Figure 2 shows the flow of the two-stage data processing in this paper. We take the addresses from the 1901 Census in England and Wales, the OS AddressBase, and the GB1900 Gazetteer as the data input. We also assign historical parish identifiers to addresses in both the OS AddressBase and the GB1900 Gazetteer, by spatially joining them to historical parish boundary data, provided by the Cambridge Group for the History of Population and Social Structure (
https://www.campop.geog.cam.ac.uk/). We adopt a geo-blocking strategy, searching only for candidate address pairs within the same parishes from the historical addresses and the geocoded addresses in the two address corpora. There are 4,872,707 address strings in total that are unique within each parish in England and Wales. We thus go some way towards resolving multiple occurrences of common street names and reduce the high computation cost of fuzzy string matching.
After cleaning the historical addresses, we extract unique address strings within each parish from both the historical addresses and the OS AddressBase. We further split these address strings into street numbers and thoroughfare names in order to get unique street names by parish. Taking advantage of the open source package Fuzzywuzzy (
https://github.com/seatgeek/fuzzywuzzy), we link the historical street names to their most probable matches within the relevant parish found in AddressBase. We then check whether street numbers can be matched in addition to street names. A historical address is considered matched at the address level if both street name and number are found in the same parish in AddressBase. Likewise, an address is considered as being matched only at the street level if naming or numbering is inconsistent in the same parish. Whilst this procedure does not accommodate street re-numbering, the results are deemed sufficiently consistent for our present purposes.
For historical addresses that are not matched at either level, we implement a parish-level fuzzy matching procedure as an additional stage.
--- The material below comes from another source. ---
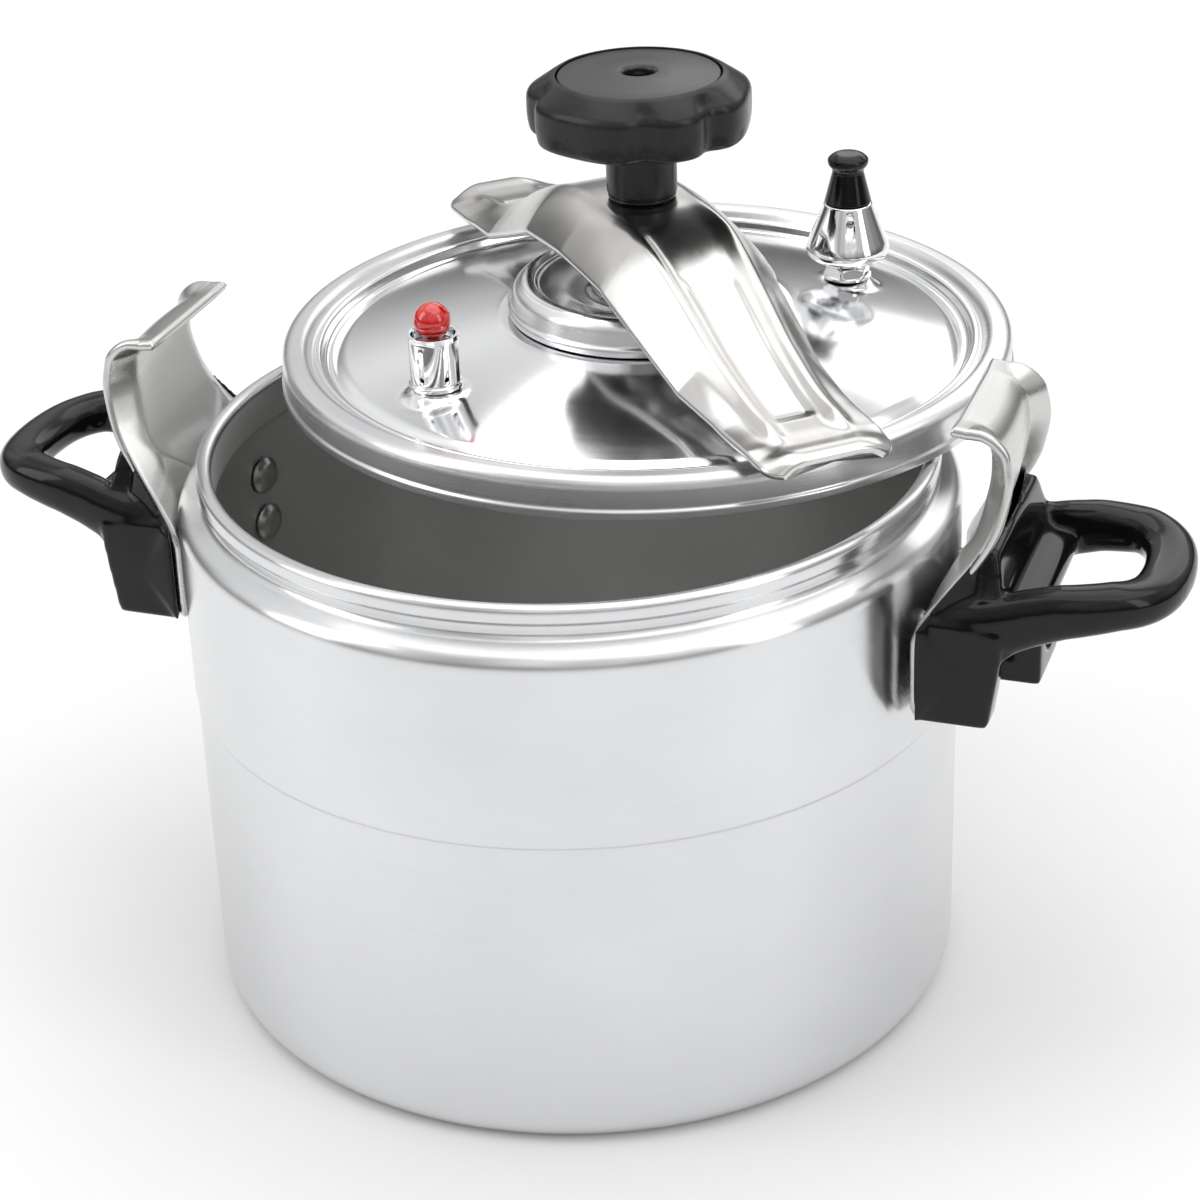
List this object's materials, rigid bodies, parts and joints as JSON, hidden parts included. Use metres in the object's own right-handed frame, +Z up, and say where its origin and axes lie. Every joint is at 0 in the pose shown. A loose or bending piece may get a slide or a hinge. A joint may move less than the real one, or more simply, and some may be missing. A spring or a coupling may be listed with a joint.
{
  "type": "stovetop pressure cooker",
  "caption": "Pressure pot with riveted lugs, side loop handles and a lid clamped by a swivelling bridge and screw knob, with weight and safety valves, shown with the lid set back.",
  "frame": {"origin": "centre of the pot's flat base, on the surface that it stands on", "axes": "+Z up along the pot's axis; +X through the right-hand lug and handle; the lid stands back towards +Y"},
  "size_m": [0.368, 0.2843, 0.2625],
  "materials": {
    "polished_aluminium": "polished, with fine turning lines",
    "pressed_steel": "satin to bright pressed sheet",
    "chrome_trim": "bright plated",
    "zinc_steel": "plain plated fastener",
    "black_resin": "glossy moulded black resin",
    "red_plastic": "glossy red ball",
    "grey_rubber": "matt moulded rubber"
  },
  "bodies": {
    "pot": {"pot_body": "polished_aluminium", "lug_right": "pressed_steel", "lug_rivet_right_1": "zinc_steel", "lug_rivet_right_2": "zinc_steel", "lug_rivet_right_3": "zinc_steel", "lug_rivet_right_4": "zinc_steel", "handle_right": "black_resin", "handle_stud_right": "zinc_steel", "handle_washer_right": "zinc_steel", "handle_nut_right": "zinc_steel", "lug_left": "pressed_steel", "lug_rivet_left_1": "zinc_steel", "lug_rivet_left_2": "zinc_steel", "lug_rivet_left_3": "zinc_steel", "lug_rivet_left_4": "zinc_steel", "handle_left": "black_resin", "handle_stud_left": "zinc_steel", "handle_washer_left": "zinc_steel", "handle_nut_left": "zinc_steel"},
    "lid": {"lid_shell": "polished_aluminium", "lid_gasket": "grey_rubber", "lid_boss": "polished_aluminium", "boss_foot_ring": "zinc_steel", "boss_washer": "zinc_steel", "boss_nut": "zinc_steel", "vent_stem": "chrome_trim", "vent_seal": "grey_rubber", "vent_nut": "zinc_steel", "safety_body": "chrome_trim", "safety_seal": "grey_rubber", "safety_nut": "zinc_steel", "safety_ring": "zinc_steel", "safety_spring": "zinc_steel"},
    "knob": {"knob": "black_resin", "knob_cap": "black_resin", "spindle": "zinc_steel"},
    "bush": {"bridge_bush": "zinc_steel"},
    "bridge": {"bridge": "pressed_steel"},
    "weight": {"weight_body": "chrome_trim", "weight_cap": "black_resin"},
    "safety_indicator": {"safety_pin": "red_plastic"}
  },
  "joints": [
    {"name": "lid_lift", "type": "slide", "parent": "pot", "child": "lid", "axis": [0, 0, 1], "range_m": [0, 0.06]},
    {"name": "knob_turn", "type": "hinge", "parent": "lid", "child": "knob", "pos_m": [0.0055, 0.0575, 0.24], "axis": [0, 0, 1], "range_deg": [0, 540]},
    {"name": "bridge_rise", "type": "slide", "parent": "lid", "child": "bush", "axis": [0, 0, 1], "range_m": [-0.003, 0]},
    {"name": "bridge_swing", "type": "hinge", "parent": "bush", "child": "bridge", "pos_m": [0.0055, 0.0575, 0.22], "axis": [0, 0, 1], "range_deg": [-45, 5]},
    {"name": "weight_lift", "type": "slide", "parent": "lid", "child": "weight", "axis": [0, 0, 1], "range_m": [0, 0.02]},
    {"name": "safety_lift", "type": "slide", "parent": "lid", "child": "safety_indicator", "axis": [0, 0, 1], "range_m": [0, 0.0025], "stiffness_N_per_m": 500, "springref_m": -0.002, "deforming": ["safety_spring"]}
  ],
  "couplings": [
    {"joint": "bridge_rise", "follows": "knob_turn", "m_per_rad": -0.00031831}
  ]
}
It is worth noting that the encoding of the address strings from the historical censuses and the geocoded address corpus should be unified in advance to facilitate the fuzzy string matching, since address strings in Welsh sometimes appear in Unicode, which may inhibit string comparisons.
5. Discussion and Conclusions
In this paper, we present our experience of geo-referencing historical addresses from the 1901 Census in England and Wales at a range of scales from the national to the local. We develop a two-stage address matching method, employing the geocoded contemporary and historical address corpora. We achieve an overall match rate of 85% (4,132,117 addresses) at varying levels covering 79.7% (25,882,022 people) of the entire population of England and Wales in 1901, which shows it is feasible to geo-reference a large share of historical census addresses with the proposed method.
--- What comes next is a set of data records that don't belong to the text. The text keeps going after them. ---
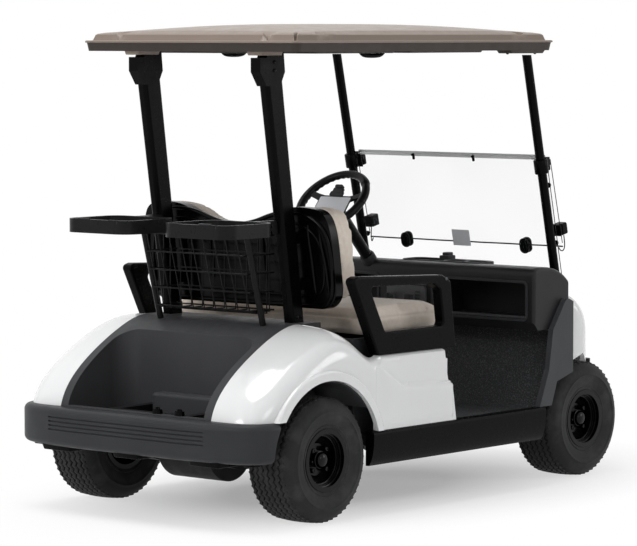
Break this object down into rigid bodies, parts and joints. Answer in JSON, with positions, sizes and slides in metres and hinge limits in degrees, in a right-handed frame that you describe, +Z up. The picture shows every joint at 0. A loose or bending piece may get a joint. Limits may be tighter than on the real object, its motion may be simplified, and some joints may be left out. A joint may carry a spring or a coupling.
{
  "type": "golf cart",
  "caption": "Small electric golf cart with a bench seat, crowned roof, folding clear screen, bag rack, basket and steered front wheels.",
  "frame": {"origin": "on the ground, at the middle of the length and of the width", "axes": "+X forward, +Y to the cart's left, +Z up"},
  "size_m": [2.42, 1.2, 1.7785],
  "materials": {
    "body_white": "gloss",
    "black_moulding": "fine grained",
    "grey_moulding": "fine grained",
    "roof_beige": "satin",
    "seat_beige": "matte",
    "black_steel": "satin",
    "tyre": "matte",
    "wheel_black": "gloss",
    "frame_metal": "coated",
    "drive_metal": "rough",
    "battery_case": "matte",
    "floor_mat": "ribbed",
    "clear_pane": "clear",
    "panel_grey": "satin"
  },
  "bodies": {
    "chassis": {"frame": "frame_metal", "rear_axle": "frame_metal", "drive_unit": "drive_metal", "battery_pack": "battery_case", "front_axle": "frame_metal", "floor_pan": "floor_mat", "rocker_panels": "black_moulding", "seat_base": "black_moulding", "rear_fender_left": "body_white", "rear_fender_right": "body_white", "bag_well": "black_moulding", "rear_bumper": "black_moulding", "wheel_liners": "black_moulding", "dashboard": "black_moulding", "control_panel": "panel_grey", "front_cowl": "body_white", "front_bumper": "black_moulding", "cowl_trims": "grey_moulding", "seat_back": "seat_beige", "seat_back_shell": "black_moulding", "armrests": "black_moulding", "rear_struts": "black_steel", "front_struts": "black_steel", "roof": "roof_beige", "roof_handles": "black_steel", "windshield_lower": "clear_pane", "windshield_upper": "clear_pane", "windshield_clips": "black_steel", "bag_rack": "black_steel", "sweater_basket": "black_steel", "steering_column": "black_steel", "pedals": "black_steel"},
    "seat": {"seat_bottom": "seat_beige"},
    "steering_wheel": {"steering_wheel": "black_steel"},
    "steering_rack": {"steering_rack": "frame_metal"},
    "knuckle_left": {"knuckle_left": "frame_metal"},
    "knuckle_right": {"knuckle_right": "frame_metal"},
    "wheel_rear_left": {"tyre_rear_left": "tyre", "rim_rear_left": "wheel_black"},
    "wheel_rear_right": {"tyre_rear_right": "tyre", "rim_rear_right": "wheel_black"},
    "wheel_front_left": {"tyre_front_left": "tyre", "rim_front_left": "wheel_black"},
    "wheel_front_right": {"tyre_front_right": "tyre", "rim_front_right": "wheel_black"}
  },
  "joints": [
    {"name": "wheel_rear_left_spin", "type": "hinge", "parent": "chassis", "child": "wheel_rear_left", "pos_m": [-0.77, 0.49, 0.2285], "axis": [0, 1, 0], "continuous": true},
    {"name": "wheel_rear_right_spin", "type": "hinge", "parent": "chassis", "child": "wheel_rear_right", "pos_m": [-0.77, -0.49, 0.2285], "axis": [0, 1, 0], "continuous": true},
    {"name": "wheel_front_left_spin", "type": "hinge", "parent": "knuckle_left", "child": "wheel_front_left", "pos_m": [0.87, 0.435, 0.2285], "axis": [0, 1, 0], "continuous": true},
    {"name": "wheel_front_right_spin", "type": "hinge", "parent": "knuckle_right", "child": "wheel_front_right", "pos_m": [0.87, -0.435, 0.2285], "axis": [0, 1, 0], "continuous": true},
    {"name": "steer_left", "type": "hinge", "parent": "chassis", "child": "knuckle_left", "pos_m": [0.87, 0.335, 0.2285], "axis": [0, 0, 1], "range_deg": [-28, 28]},
    {"name": "steer_right", "type": "hinge", "parent": "chassis", "child": "knuckle_right", "pos_m": [0.87, -0.335, 0.2285], "axis": [0, 0, 1], "range_deg": [-28, 28]},
    {"name": "rack_slide", "type": "slide", "parent": "chassis", "child": "steering_rack", "axis": [0, 1, 0], "range_m": [-0.0565, 0.0565]},
    {"name": "steering_wheel_turn", "type": "hinge", "parent": "chassis", "child": "steering_wheel", "pos_m": [0.275, 0.27, 1.085], "axis": [-0.682, 0, 0.7314], "range_deg": [-393, 393]},
    {"name": "seat_lift", "type": "hinge", "parent": "chassis", "child": "seat", "pos_m": [-0.424, 0, 0.6403], "axis": [0, -1, 0], "range_deg": [0, 55]}
  ],
  "couplings": [
    {"joint": "steer_right", "follows": "steer_left", "ratio": 1},
    {"joint": "rack_slide", "follows": "steer_left", "m_per_rad": -0.115},
    {"joint": "steering_wheel_turn", "follows": "steer_left", "ratio": 14}
  ]
}
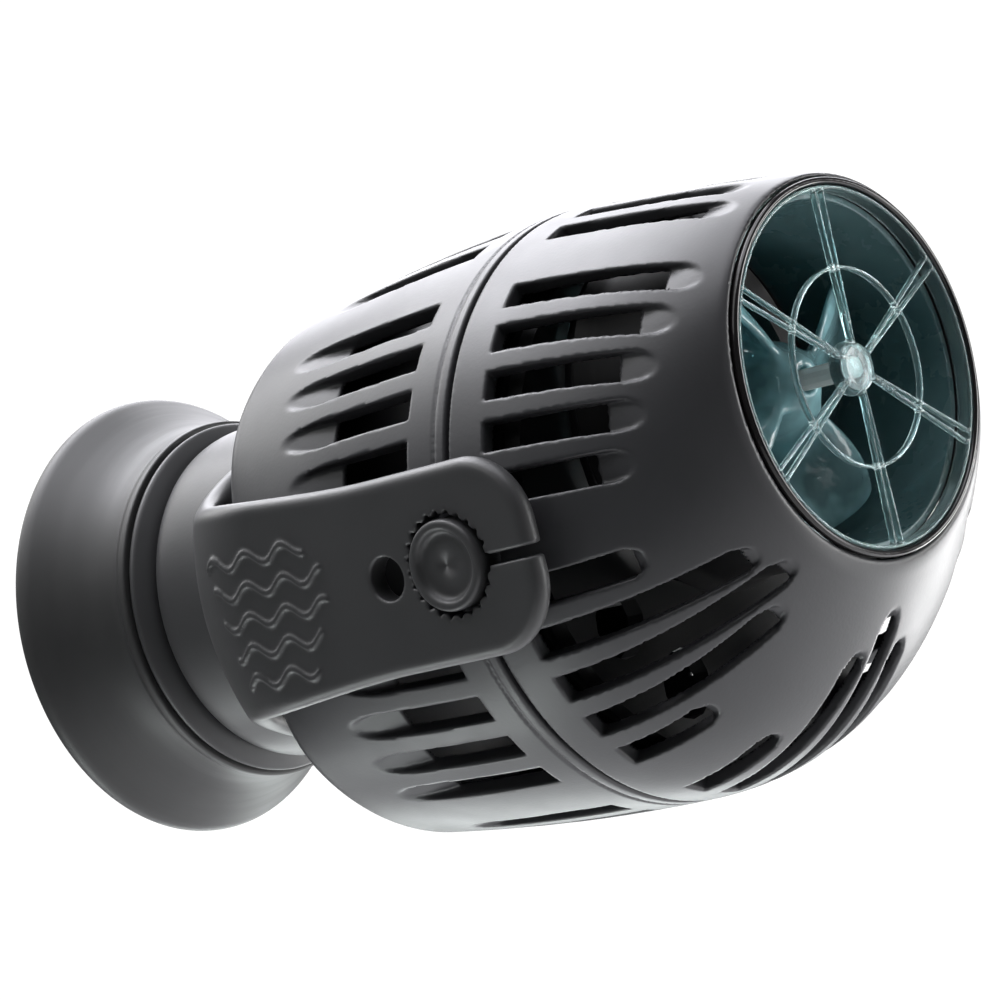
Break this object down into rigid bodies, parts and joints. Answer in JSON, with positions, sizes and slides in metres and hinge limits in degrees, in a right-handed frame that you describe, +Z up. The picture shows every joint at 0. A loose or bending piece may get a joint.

The vast majority of the matched addresses (63%) are successfully linked to the contemporary AddressBase at the first stage. While this is by no means proof of linkage of the same built structure, it does demonstrate success in linking locations with high apparent spatial precision and provides a basis for evaluation of possible anomalies, such as streets that today have different number ranges or nomenclatures to those observed in 1901. The highest match rates to the contemporary AddressBase are concentrated in the historical cores of towns and cities. In absolute terms, this, of course, reflects the high concentrations of addresses in urban areas, but it is also clear that it was in urban areas that standard address referencing first emerged. The difference between urban and rural match rates also has been reflected in terms of the occupational distribution. We find the group of people conducting agricultural and forestry tasks is slightly underrepresented in the population with geocoded addresses with respect to other occupational groups. Apart from this, there is no serious bias among other groups.
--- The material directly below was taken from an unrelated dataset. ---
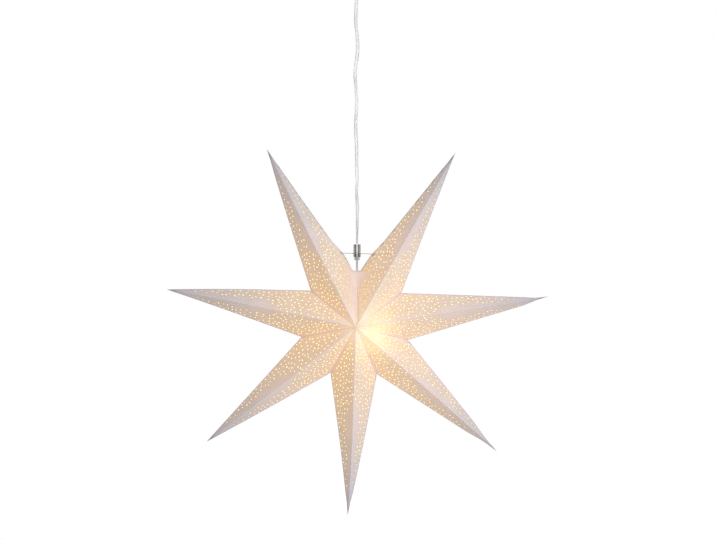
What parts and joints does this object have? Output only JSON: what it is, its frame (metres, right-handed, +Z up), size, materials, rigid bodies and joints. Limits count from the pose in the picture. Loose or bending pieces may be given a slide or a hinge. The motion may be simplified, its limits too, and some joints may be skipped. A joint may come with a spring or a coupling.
{
  "type": "folded paper star pendant light",
  "caption": "Hanging folded paper star shade with a crossbar, cord grip, flat clear cord, small lampholder with bulb, and a ceiling fitting.",
  "frame": {"origin": "where the cord's axis meets the ceiling, on the strap's top face", "axes": "+Z up, -Y is the front of the star, +X to the right seen from the front"},
  "size_m": [0.6907, 0.15, 0.9998],
  "materials": {
    "paper": "matt",
    "steel": "drawn wire",
    "dark_steel": "dark satin",
    "chrome": "bright",
    "white_metal": "satin white",
    "white_plastic": "satin",
    "holder_plastic": "semi gloss",
    "clear_cord": "clear PVC",
    "clear_plastic": "clear",
    "brass": "plain",
    "aluminium": "rolled",
    "dark_insulator": "gloss",
    "bulb_glass": "warm frosted"
  },
  "bodies": {
    "fixed_fitting": {"ceiling_strap": "steel", "canopy": "white_metal", "canopy_screws": "steel", "terminal_block": "white_plastic", "terminal_screws": "brass", "gland_body": "white_plastic", "gland_nut": "white_plastic", "gland_screw": "white_plastic", "cord_upper": "clear_cord", "cord_lower": "clear_cord", "grip_barrel": "chrome", "grip_collar": "dark_steel", "grip_bush": "clear_plastic", "holder_cap": "holder_plastic", "holder_sleeve": "holder_plastic", "holder_core": "holder_plastic", "holder_shell": "brass", "holder_contact": "brass"},
    "crossbar": {"crossbar": "steel"},
    "star": {"arm_1": "paper", "arm_2": "paper", "arm_3": "paper", "arm_4": "paper", "arm_5": "paper", "arm_6": "paper", "arm_7": "paper", "front_closure_tab": "paper", "rear_closure_tab": "paper"},
    "bulb": {"bulb_glass": "bulb_glass", "bulb_screw_cap": "aluminium", "bulb_insulator": "dark_insulator", "bulb_tip_contact": "brass", "bulb_stem": "bulb_glass"}
  },
  "joints": [
    {"name": "bar_swivel", "type": "hinge", "parent": "fixed_fitting", "child": "crossbar", "pos_m": [0, 0, -0.523], "axis": [0, 0, 1], "continuous": true},
    {"name": "star_tilt", "type": "hinge", "parent": "crossbar", "child": "star", "pos_m": [0, 0, -0.523], "axis": [0.9996, 0, -0.0279], "range_deg": [-5, 5]},
    {"name": "bulb_screw", "type": "hinge", "parent": "fixed_fitting", "child": "bulb", "pos_m": [0, 0, -0.65], "axis": [0, 0, 1], "range_deg": [-2160, 0]}
  ]
}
Comparison of the mapped matches also provides broad brush indications of the nature and extent of redevelopment processes over the last 100+ years, as well as the effects of national and local planning systems in guiding or restricting development. At national levels, comparison of the periods also indicates the ravages of World War Two and subsequent redevelopment processes. Similar practices of linking historical addresses to the present address registers have been developed both in Scotland and England [
19,
20].
Linkage of historical census data to the current OS AddressBase misses some pieces of the historical address jigsaw. The GB1900 Gazetteer of Great Britain complements the OS AddressBase by geo-referencing an additional 22% of census addresses, drawn principally from rural parishes. Moreover, the Gazetteer also succeeds in matching a large number of addresses in the Welsh language by converting address strings into Unicode. Based on the observations, we find that modern address registers and historical gazetteers together appear to be two useful and complementary data sources for geo-referencing historical addresses. We currently have around 15% unmatched historical addresses, most of which are in rural parishes. Some of these could be linked through labour-intensively manual intervention, although our impression is that some Census records are simply too ambiguous to be linked with a high level of confidence.
One limitation of this work is the lack of validation of the matched results. Further spatial analysis of the geocoded censuses could be influenced by geocoding quality such as positional errors [
25,
26]. To date, we have only checked the outcome of matching in a few areas, but there is clear scope to use manual, semi-automated and automated methods in order to highlight and ultimately to accommodate anomalies in the matching process. This is clearly a fertile topic for future research.
In the context of other historical GIS and spatial humanities projects, geo-referencing is only a starting point of introducing further spatial analysis into geo-temporal demographic analysis. In addition to addresses, the historical censuses in England, Wales and Scotland provide a set of informative characteristics of residents, including population counts, demographics, household structure, occupation, fertility and disabilities. Geo-referencing of the historical census records spatially enables an intriguing range of topics in digital humanities and creates a framework for geo-temporal analysis where data from successive censuses can be linked. In our future research, we propose to apply automated techniques [
21] developed for linking recent national consumer registers [
27] to the similar linkage of historical census data. This agenda encompasses developing new geo-temporal demographics, migration analysis, segregation studies and an over-arching analysis of processes and patterns of social and spatial mobility in Great Britain.